You want to fix a wrong phone number for one customer in your contacts list.
You need to change the status of orders that are shipped to 'delivered'.
You want to update the price of a specific product in your store.
You need to mark certain employees as inactive based on their ID.
You want to correct the address of a single user without affecting others.
Syntax
SQL
UPDATE table_name
SET column1 = value1, column2 = value2, ...
WHERE condition;

The WHERE clause limits which rows get updated.

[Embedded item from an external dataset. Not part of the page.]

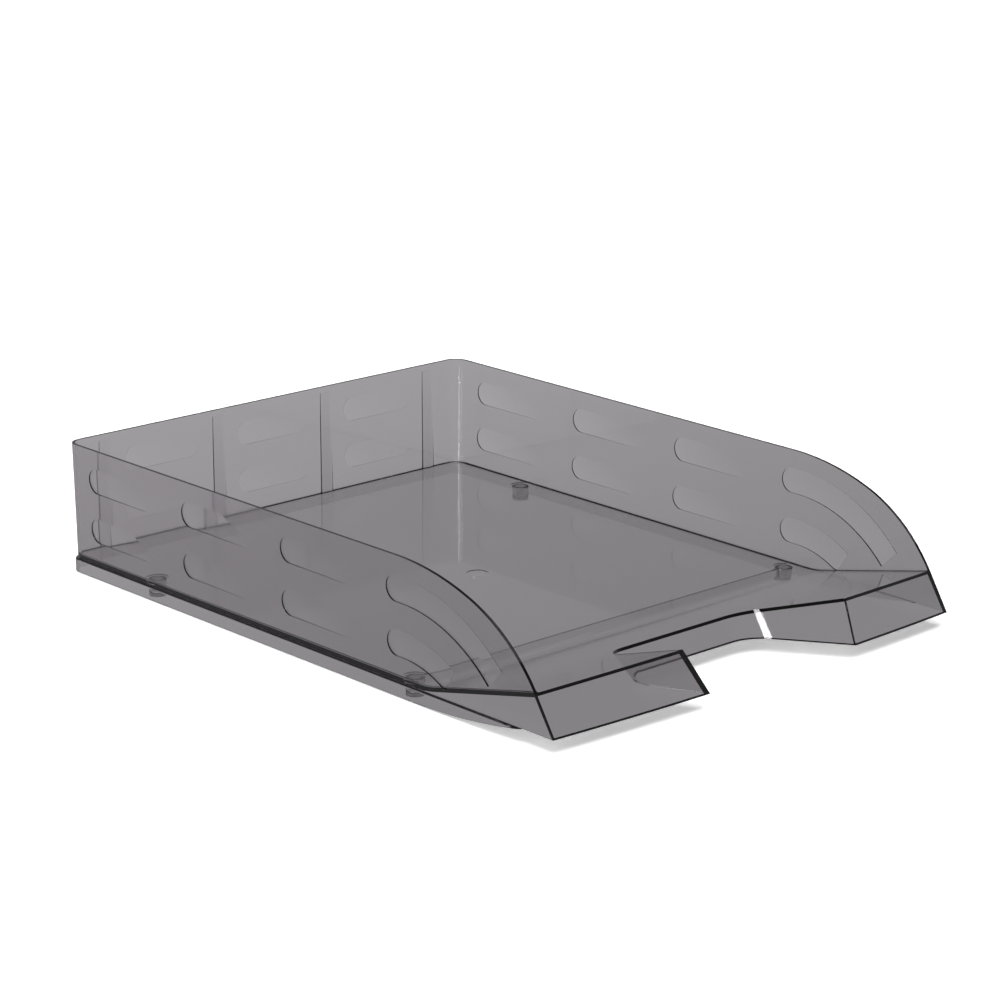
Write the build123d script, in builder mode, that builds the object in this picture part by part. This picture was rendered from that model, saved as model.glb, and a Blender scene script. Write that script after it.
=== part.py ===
from build123d import *
import os
from math import atan, cos, radians, sin, sqrt, tan

os.makedirs("parts", exist_ok=True)

# A one-piece letter tray on four pressed-in feet, in mm.
# X runs across the tray, +Y to the rear wall, Z up from the desk.

# Overall sizes
width = 255.0  # across the skirt
depth = 349.0  # rear of the skirt to the crown of the bowed front lip
height = 65.0  # desk to rim

# Sheet of the moulding
wall = 1.6
corner_radius = 8.0  # rear corners of the skirt, seen from above
draft = 1.2  # degrees that the walls lean outwards

# Floor and the ramp up to the lip
floor_top = 8.5
floor_thickness = 1.8
floor_edge_radius = 1.2  # where the floor meets the walls
ramp_run = 70.0  # crease of the ramp to the top of the lip
ramp_radius = 45.0

# Skirt that the tray stands on
skirt_bottom = 0.4
skirt_top = 7.0
skirt_step = 1.3  # how far the skirt stands outside the wall
sweep_length = 68.0  # over which its lower edge rises to the lip
sweep_end = 19.0  # level stretch left before the front corner

# Front lip
lip_height = 17.8
lip_angle = 57.0  # degrees from the desk
lip_bow = 4.0

# Side rim, from the level stretch down to the lip
rim_upper_radius = 140.0
rim_lower_radius = 82.0
rim_turn = 20.0  # degrees where the upper arc gives way to the lower one

# Finger notch, a slanted opening with an apron hanging round it
notch_width = 91.0  # half way back, at the foot of the lip
notch_depth = 40.7
notch_left_slant = 25.0  # degrees that its sides turn from the Y axis
notch_right_slant = 35.0
notch_left_radius = 10.5
notch_right_radius = 20.0
notch_lean = 0.85  # how far the apron runs back for each mm up
notch_left_flare = 0.38  # how far its sides open for each mm up
notch_right_flare = 0.17
notch_edge_radius = 1.2  # upright edge where the lip turns into the right-hand side

# Grip embosses on the walls: shallow wedges with a round rear end
emboss_height = 12.4
emboss_length = 50.0
emboss_depth = 0.9
emboss_top_share = 0.5  # of the depth that is left along the top
emboss_flush = 60.0  # length over which a straight wedge would come flush
emboss_bent_flush = 120.0
emboss_rows = (24.6, 49.7)  # heights of their centre lines
emboss_columns = 4
emboss_rear_margin = 18.5
emboss_front_margin = 110.0
emboss_bend_start = 4.0  # level stretch of the bent slots past their round end
emboss_bends = (52.0, 77.0)  # radius under the bend in each row
emboss_reaches = (32.0, 46.0)  # degrees of bend in each row
rear_emboss_length = 46.0
rear_emboss_depth = 0.5
rear_emboss_flush = 55.0

# Upright rails behind the rear wall, round-edged and flush with the skirt
rail_width = 8.0
rail_edge_radius = 1.4
rail_spacing = 70.0
rail_count = 4
rail_end_gap = 3.5  # plain band under the rim

# Foot bosses and feet
boss_inset = 9.5  # boss centre to the outside of the skirt
boss_rear = 61.0  # rear of the skirt to the rear boss centres
boss_front = 100.0  # crown of the lip to the front boss centres
boss_diameter = 8.6
boss_bore = 5.6
foot_head = 1.6
foot_clearance = 0.1
mark_depth = 0.3
ring_diameter = 11.0  # shallow ring in the floor over each boss
ring_width = 1.0
gate_mark_diameter = 10.8
gate_mark_offset = 16.5  # behind the middle of the tray

# Cross rib between the front feet
rib_thickness = 1.6
rib_drop = 4.5

# Edge along the top of the skirt
skirt_edge_radius = 1.0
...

Without WHERE, all rows in the table will be updated!

Examples
Updates salary only for the employee with ID 101.
SQL
UPDATE employees
SET salary = 5000
WHERE employee_id = 101;
Increases price by 10% for all products in the 'Books' category.
SQL
UPDATE products
SET price = price * 1.1
WHERE category = 'Books';
Marks orders before 2024 as delivered.
SQL
UPDATE orders
SET status = 'delivered'
WHERE order_date < '2024-01-01';
Sample Program

This example creates a users table, adds three users, then updates Bob's email using WHERE to target only his row.

SQL
CREATE TABLE users (
  id INT PRIMARY KEY,
  name VARCHAR(50),
  email VARCHAR(50)
);

INSERT INTO users (id, name, email) VALUES
(1, 'Alice', 'alice@example.com'),
(2, 'Bob', 'bob@example.com'),
(3, 'Charlie', 'charlie@example.com');

UPDATE users
SET email = 'bob.new@example.com'
WHERE id = 2;

SELECT * FROM users ORDER BY id;
OutputSuccess
Important Notes

Always double-check your WHERE condition to avoid unwanted updates.

You can update multiple columns by separating them with commas.

Use ORDER BY in SELECT to see results in a clear order after update.

Summary

UPDATE with WHERE changes only the rows you want.

Without WHERE, all rows get updated--be careful!

You can update one or many columns at once.